Frank's subplot of "parenting" Dee (by poisoning her and tying her to the bed) was pretty good and the old, unkillable dog was fantastic.

The entire cast was used pretty well. Dennis, who being a sociopath has no interest in any family connections, was used well as a "fixer" for both plotlines, getting Mac and Charlie's moms together and encouraging Frank to be a more obviously nice dad to Dee by kidnapping and drugging her. Of course, all that mattered to Dennis was that he was getting both of these problems out of his hair.

Mac and Charlie's mom refuse to make eye contact at first but eventually they're getting along famously, with Mac's mom fixing the ceiling fan and Charlie's mom spewing about the Muslims. "I wish they'd all go back to the desert." Charlie notes: "It's not really a Golden Girls conversation, it's more of a racist conversation." Classic.

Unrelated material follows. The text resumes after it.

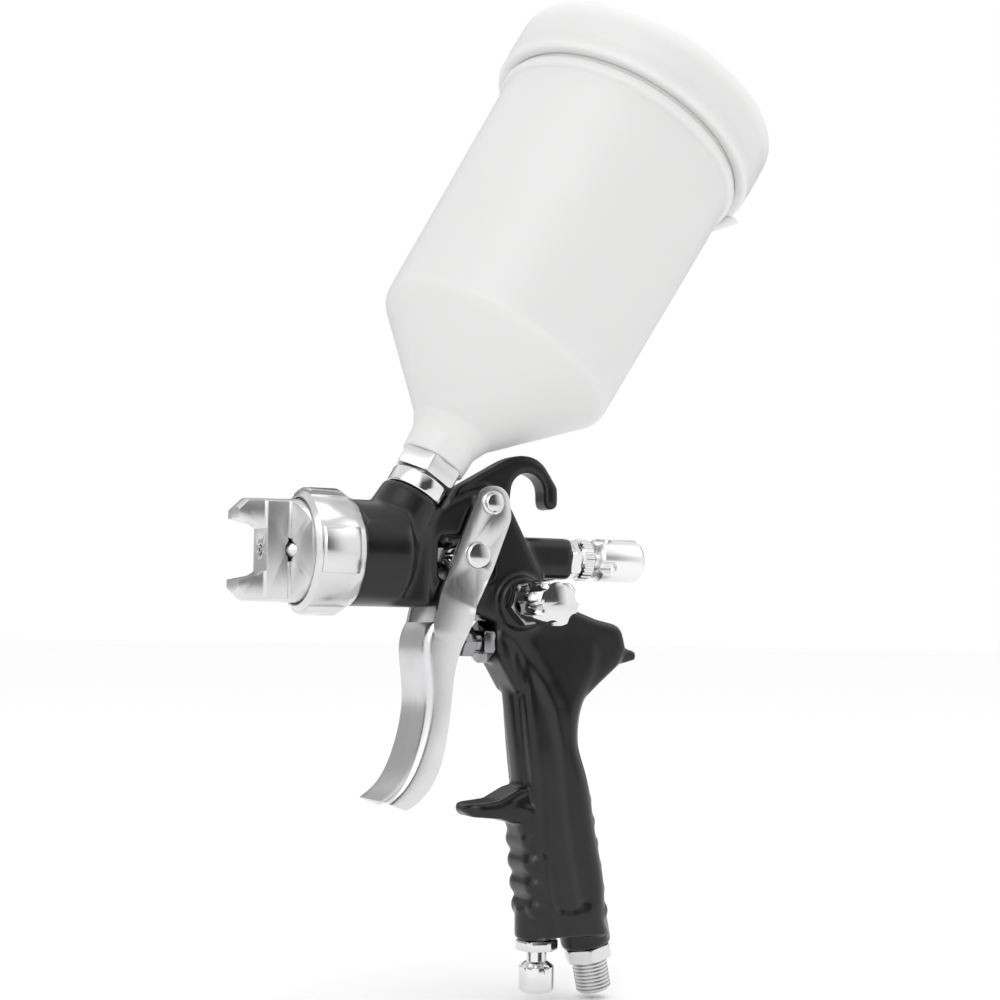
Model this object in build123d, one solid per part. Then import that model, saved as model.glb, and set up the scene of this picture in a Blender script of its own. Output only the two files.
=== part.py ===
"""Gravity-feed paint spray gun, built as an assembly of separate pieces.

Frame: the gun is drawn with the spray axis along X at Z = 0, spraying towards -X, +Z up and -Y on
the user's left, where the pattern knob is. Each finished piece is then moved so that the origin is
on the axis of the air inlet thread, at its lower crest. Lengths are millimetres.
"""

import os
from math import cos, pi, radians, sin

from build123d import *

os.makedirs("parts", exist_ok=True)

# ---------------------------------------------------------------- driving dimensions
RUN = 0.05  # radial clearance of a shaft that turns or slides in its hole
GAP = 0.1  # clearance between faces that nearly touch

# head, nozzle and air cap, along the spray axis
HEAD_R = 19.2
HEAD_FRONT_X = -51.0
HEAD_REAR_X = -33.0
NOSE_STEP = 2.4  # how much smaller the threaded nose is than the head
NOSE_LEN = 10.0
RING_STEP = 2.0  # how much larger the retaining ring is than the head
RING_LEN = 19.0
RING_LIP = 2.4  # thickness of the ring's front lip
RING_WALL = 1.6
RING_PADS = 4
RING_PAD_W = 16.0
RING_PAD_RISE = 1.5
CAP_REACH = 13.2  # from the ring's front to the face between the horns
CAP_HORN_LEN = 10.0
CAP_WALL = 2.2
CAP_CENTRE_HOLE_R = 2.0
CAP_AUX_R = 0.45
CAP_AUX_PITCH_R = 3.7
CAP_AUX_COUNT = 8
CAP_FLAT_HALF = 6.8  # half width across the milled flats
CAP_HORN_STEP = 0.9  # how much narrower each side of the horns is
CAP_HORN_HOLE_R = 0.7
ORIFICE_R = 0.7
NOZZLE_THREAD_R = 6.4
NOZZLE_THREAD_LEN = 9.0
NOZZLE_FLANGE_R = 9.2
NOZZLE_FLANGE_LEN = 5.0
FLUID_BORE_R = 4.6
BAFFLE_T = 3.4
BAFFLE_HOLES = 12
PILLAR_REAR_X = -18.0
PILLAR_HALF = 9.9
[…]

Poppins the dog was so sad and hopeless, but I enjoyed his resurrection and Mac's trick of popping his eye back in with a knuckle. I was glad he didn't meet his end after Frank and Dennis, probably the most heartless pair the show can concoct, buried him just by tossing him in the garbage. "What are you going to do, send him to the moon?" Poppins is indestructible.


Other great lines:

  • Mac has peculiar ideas about taking his mom to a nursing home. "Why don't I just rape her myself!" He's turned Frank onto the stereotype too: "As soon as you drop your soap, they rape your butt!"
  • "Mrs. Mac has a unique and earthy fragrance." "I smell like shit!"
  • "Oh, so Charlie doesn't die."



Well, it's been a roller coaster week. Literally.

Time to relax without DVR for a while and enjoy the weekend.